RECORDED DATA =

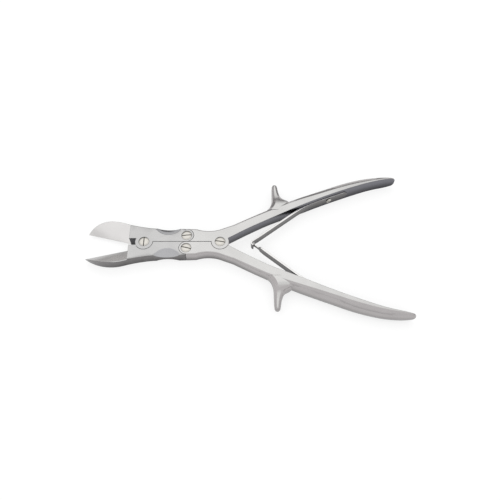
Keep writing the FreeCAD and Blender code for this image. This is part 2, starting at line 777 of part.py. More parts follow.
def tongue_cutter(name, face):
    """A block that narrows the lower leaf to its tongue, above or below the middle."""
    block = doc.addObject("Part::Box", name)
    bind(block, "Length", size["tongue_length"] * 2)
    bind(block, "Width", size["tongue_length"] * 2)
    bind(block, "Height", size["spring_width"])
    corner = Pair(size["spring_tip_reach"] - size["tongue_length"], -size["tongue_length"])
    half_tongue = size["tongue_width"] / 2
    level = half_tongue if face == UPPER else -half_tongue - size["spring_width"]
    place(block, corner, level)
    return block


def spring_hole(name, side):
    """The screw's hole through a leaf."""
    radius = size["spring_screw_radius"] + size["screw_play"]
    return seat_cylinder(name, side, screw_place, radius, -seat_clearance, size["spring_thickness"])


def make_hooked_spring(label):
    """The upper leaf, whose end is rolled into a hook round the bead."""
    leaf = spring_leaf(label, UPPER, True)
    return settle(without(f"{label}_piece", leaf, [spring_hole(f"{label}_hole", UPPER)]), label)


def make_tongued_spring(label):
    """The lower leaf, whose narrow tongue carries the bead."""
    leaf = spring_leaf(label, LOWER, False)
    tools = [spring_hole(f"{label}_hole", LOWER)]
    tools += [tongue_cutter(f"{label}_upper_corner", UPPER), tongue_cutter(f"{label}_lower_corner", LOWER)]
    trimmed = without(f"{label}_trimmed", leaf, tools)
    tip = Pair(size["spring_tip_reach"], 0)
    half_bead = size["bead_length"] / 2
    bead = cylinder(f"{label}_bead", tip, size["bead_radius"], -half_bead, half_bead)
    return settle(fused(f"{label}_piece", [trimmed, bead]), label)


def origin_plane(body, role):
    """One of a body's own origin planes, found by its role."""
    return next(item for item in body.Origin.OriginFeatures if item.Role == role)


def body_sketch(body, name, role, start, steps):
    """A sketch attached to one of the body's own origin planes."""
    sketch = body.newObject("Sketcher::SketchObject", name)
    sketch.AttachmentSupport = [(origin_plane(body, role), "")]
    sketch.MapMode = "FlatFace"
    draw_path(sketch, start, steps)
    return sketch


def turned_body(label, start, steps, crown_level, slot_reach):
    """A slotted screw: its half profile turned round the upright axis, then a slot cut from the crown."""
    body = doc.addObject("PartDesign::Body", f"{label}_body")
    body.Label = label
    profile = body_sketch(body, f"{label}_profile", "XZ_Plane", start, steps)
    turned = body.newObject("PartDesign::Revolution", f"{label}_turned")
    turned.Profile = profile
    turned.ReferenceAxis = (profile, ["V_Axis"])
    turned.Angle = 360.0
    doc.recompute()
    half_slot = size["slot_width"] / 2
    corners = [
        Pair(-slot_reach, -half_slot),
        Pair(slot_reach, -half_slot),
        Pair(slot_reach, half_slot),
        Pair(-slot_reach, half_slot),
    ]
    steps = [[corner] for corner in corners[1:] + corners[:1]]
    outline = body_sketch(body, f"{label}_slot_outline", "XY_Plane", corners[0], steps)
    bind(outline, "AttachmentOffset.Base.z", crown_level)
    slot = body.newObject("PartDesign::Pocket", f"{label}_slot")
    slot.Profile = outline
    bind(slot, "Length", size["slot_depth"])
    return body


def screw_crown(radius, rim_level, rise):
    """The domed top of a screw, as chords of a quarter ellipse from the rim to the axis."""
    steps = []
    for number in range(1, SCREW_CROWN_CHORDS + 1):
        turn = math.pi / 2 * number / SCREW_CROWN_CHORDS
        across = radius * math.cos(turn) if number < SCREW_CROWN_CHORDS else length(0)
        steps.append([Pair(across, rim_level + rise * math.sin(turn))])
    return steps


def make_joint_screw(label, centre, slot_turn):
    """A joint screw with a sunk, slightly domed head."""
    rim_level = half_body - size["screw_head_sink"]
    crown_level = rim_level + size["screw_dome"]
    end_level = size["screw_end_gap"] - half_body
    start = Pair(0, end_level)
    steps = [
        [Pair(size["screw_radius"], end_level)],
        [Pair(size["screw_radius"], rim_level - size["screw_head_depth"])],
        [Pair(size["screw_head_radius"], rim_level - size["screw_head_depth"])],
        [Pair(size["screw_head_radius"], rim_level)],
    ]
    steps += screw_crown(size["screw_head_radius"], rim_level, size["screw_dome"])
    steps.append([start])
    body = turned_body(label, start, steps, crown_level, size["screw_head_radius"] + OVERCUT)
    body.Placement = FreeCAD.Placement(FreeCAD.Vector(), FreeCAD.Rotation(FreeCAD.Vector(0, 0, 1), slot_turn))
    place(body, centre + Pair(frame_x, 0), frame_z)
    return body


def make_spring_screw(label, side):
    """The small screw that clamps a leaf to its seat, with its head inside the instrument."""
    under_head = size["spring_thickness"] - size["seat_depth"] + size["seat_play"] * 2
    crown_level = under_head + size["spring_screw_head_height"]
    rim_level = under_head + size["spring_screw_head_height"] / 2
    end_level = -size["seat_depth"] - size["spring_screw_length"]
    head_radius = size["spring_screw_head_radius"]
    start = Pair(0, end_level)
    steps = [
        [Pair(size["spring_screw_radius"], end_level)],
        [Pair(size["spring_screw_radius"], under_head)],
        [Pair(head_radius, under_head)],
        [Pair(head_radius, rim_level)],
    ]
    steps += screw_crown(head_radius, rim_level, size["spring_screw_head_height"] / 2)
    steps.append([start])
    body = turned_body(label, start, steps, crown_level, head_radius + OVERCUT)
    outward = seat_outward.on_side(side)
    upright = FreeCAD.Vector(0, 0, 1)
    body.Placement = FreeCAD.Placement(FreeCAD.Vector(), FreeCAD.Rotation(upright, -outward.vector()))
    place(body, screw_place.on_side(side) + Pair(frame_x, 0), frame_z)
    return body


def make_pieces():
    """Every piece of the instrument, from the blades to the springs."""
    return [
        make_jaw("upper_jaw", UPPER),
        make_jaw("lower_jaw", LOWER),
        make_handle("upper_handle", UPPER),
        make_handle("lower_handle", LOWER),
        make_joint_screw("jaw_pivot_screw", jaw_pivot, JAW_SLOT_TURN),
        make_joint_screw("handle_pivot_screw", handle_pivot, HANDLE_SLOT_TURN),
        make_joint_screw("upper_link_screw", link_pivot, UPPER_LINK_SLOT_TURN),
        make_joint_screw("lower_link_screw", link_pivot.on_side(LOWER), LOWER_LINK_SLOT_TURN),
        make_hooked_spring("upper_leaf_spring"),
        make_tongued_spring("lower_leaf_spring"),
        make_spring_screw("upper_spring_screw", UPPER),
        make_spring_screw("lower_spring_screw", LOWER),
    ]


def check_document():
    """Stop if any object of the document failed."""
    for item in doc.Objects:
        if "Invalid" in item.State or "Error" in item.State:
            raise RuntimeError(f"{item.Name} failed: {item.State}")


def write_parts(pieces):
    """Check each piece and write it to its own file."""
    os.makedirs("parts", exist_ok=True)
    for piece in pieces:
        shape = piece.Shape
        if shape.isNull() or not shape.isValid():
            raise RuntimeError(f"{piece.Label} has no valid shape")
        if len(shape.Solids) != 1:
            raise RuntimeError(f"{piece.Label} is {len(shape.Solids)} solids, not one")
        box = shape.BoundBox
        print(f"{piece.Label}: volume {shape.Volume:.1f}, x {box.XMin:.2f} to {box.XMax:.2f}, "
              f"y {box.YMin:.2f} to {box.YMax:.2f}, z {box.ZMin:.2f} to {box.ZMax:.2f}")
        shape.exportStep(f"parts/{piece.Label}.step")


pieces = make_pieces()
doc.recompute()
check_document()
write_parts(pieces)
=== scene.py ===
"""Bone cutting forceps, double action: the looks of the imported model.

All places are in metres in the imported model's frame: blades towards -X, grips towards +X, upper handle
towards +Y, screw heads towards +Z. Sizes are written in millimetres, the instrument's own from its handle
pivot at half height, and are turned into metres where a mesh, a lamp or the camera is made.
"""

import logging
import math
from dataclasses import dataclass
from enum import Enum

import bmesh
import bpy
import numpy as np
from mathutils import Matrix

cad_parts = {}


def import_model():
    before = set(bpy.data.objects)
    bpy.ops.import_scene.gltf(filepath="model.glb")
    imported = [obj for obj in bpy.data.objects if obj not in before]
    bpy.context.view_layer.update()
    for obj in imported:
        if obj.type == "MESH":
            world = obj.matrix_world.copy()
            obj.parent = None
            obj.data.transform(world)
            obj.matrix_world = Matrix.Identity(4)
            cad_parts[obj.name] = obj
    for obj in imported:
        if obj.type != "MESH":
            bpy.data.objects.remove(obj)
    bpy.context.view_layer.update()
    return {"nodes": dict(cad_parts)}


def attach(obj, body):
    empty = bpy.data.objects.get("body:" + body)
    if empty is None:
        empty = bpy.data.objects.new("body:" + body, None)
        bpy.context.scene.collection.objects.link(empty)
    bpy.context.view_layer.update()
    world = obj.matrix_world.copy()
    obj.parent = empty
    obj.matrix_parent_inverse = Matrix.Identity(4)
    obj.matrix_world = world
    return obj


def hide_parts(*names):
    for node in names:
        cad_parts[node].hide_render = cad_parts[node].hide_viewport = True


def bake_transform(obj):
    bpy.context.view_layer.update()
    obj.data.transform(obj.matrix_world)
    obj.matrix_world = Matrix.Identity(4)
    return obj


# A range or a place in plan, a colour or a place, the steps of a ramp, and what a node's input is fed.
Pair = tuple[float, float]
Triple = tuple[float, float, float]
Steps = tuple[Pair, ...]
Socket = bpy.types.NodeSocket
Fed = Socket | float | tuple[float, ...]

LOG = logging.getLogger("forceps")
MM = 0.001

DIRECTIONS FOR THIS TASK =
Print the lines from the line with "box = shape.BoundBox" to the line with "from enum import Enum" exactly, and print nothing else. Both of those lines are included.

ANSWER TO THIS EXERCISE =
        box = shape.BoundBox
        print(f"{piece.Label}: volume {shape.Volume:.1f}, x {box.XMin:.2f} to {box.XMax:.2f}, "
              f"y {box.YMin:.2f} to {box.YMax:.2f}, z {box.ZMin:.2f} to {box.ZMax:.2f}")
        shape.exportStep(f"parts/{piece.Label}.step")


pieces = make_pieces()
doc.recompute()
check_document()
write_parts(pieces)
=== scene.py ===
"""Bone cutting forceps, double action: the looks of the imported model.

All places are in metres in the imported model's frame: blades towards -X, grips towards +X, upper handle
towards +Y, screw heads towards +Z. Sizes are written in millimetres, the instrument's own from its handle
pivot at half height, and are turned into metres where a mesh, a lamp or the camera is made.
"""

import logging
import math
from dataclasses import dataclass
from enum import Enum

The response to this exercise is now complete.